Frequently asked questions

Can I get an MCA with an active federal tax lien?
Sometimes yes — but at a higher factor and with fewer funder choices. About 30% of MCA funders in 2026 will work with active liens, typically B-paper and C-paper specialists. They want to see the lien amount, payment plan status (if any), and bank statement evidence that the IRS isn't actively levying the operating account. Factors typically run 1.40-1.55 vs the 1.25-1.34 prime range.
Does an IRS installment agreement help my MCA approval?
Significantly. A documented IRS installment agreement (Form 9465) in good standing for 3+ months moves you from 'tax lien decline' to 'reviewable.' Most funders treat the installment agreement as evidence of capability to manage debt obligations responsibly. Bring the agreement documentation and 3 months of payment evidence to the application.
Will the MCA funder pay off my IRS debt directly?

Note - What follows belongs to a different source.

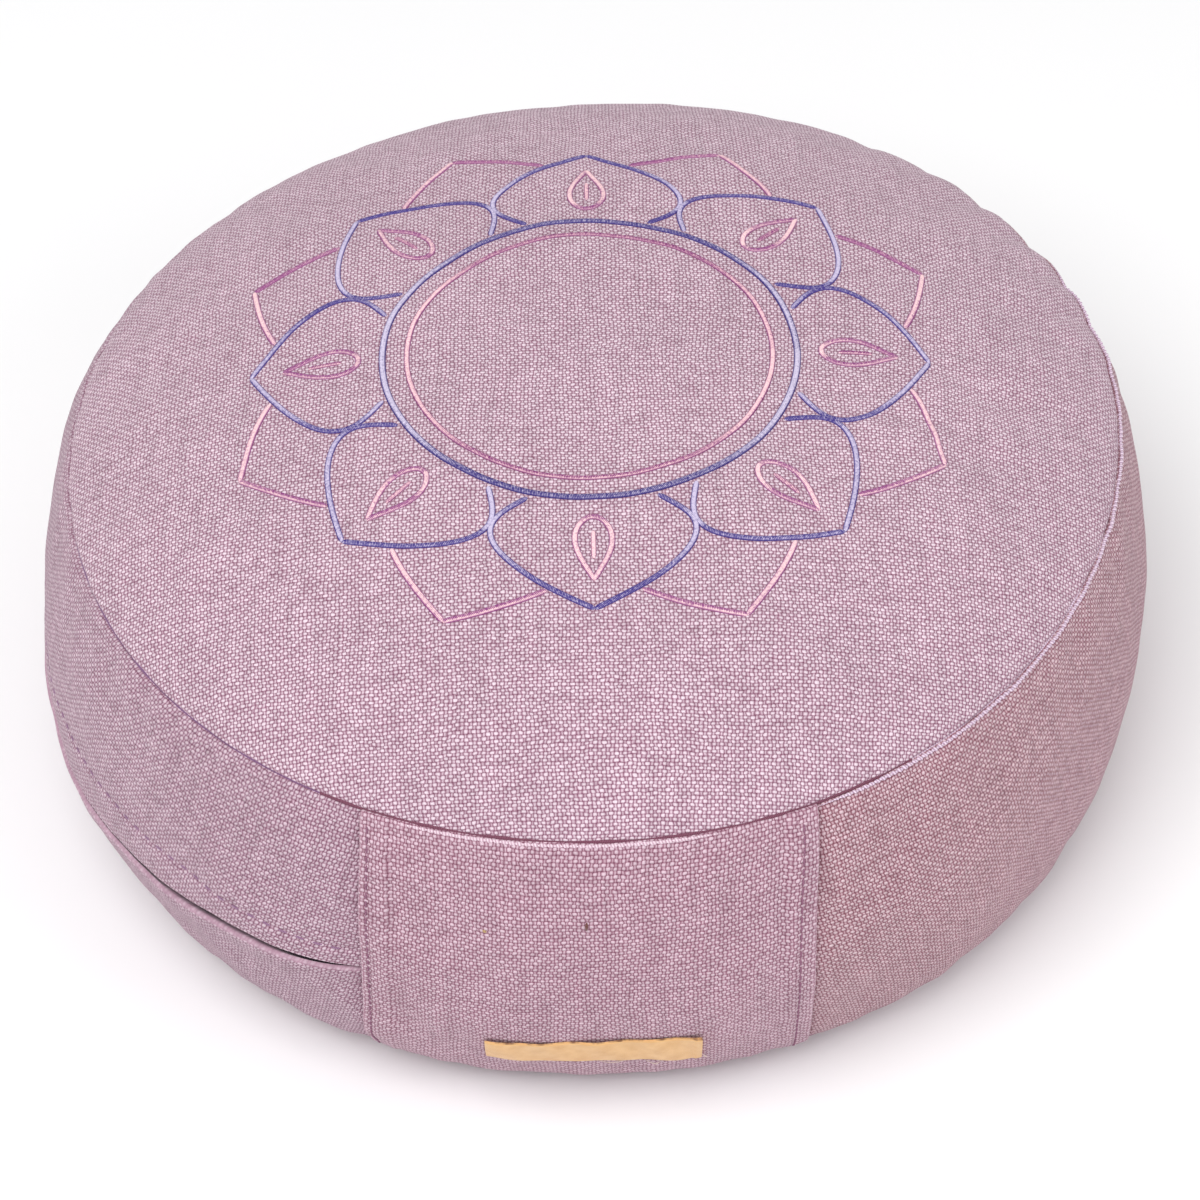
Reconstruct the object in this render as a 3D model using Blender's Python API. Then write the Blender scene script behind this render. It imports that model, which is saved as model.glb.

No. MCAs are typically wired to the merchant's operating account with no use-of-funds restriction. You can use the proceeds to pay down IRS debt, but no funder we know of will issue the wire directly to the IRS. This means the merchant has to manage the timing themselves.
What happens if the IRS levies my operating account while I have an open MCA?
The IRS levy takes priority over the MCA daily ACH. The MCA funder typically treats the levy as a default trigger within 5-10 days and may accelerate the remaining balance. Best practice: never take an MCA if there's any signal the IRS is moving toward levy action. If you have an installment agreement in good standing, the levy risk is materially lower.
Are there 'tax debt MCA' specialists that focus on this?
Yes. About 8-12 funders nationally specialize in funding businesses with active tax issues. They underwrite tighter, charge higher factors, and often want a copy of the installment agreement and recent IRS correspondence. Expect 1.45-1.55 factors and shorter terms (typically 8-12 months max).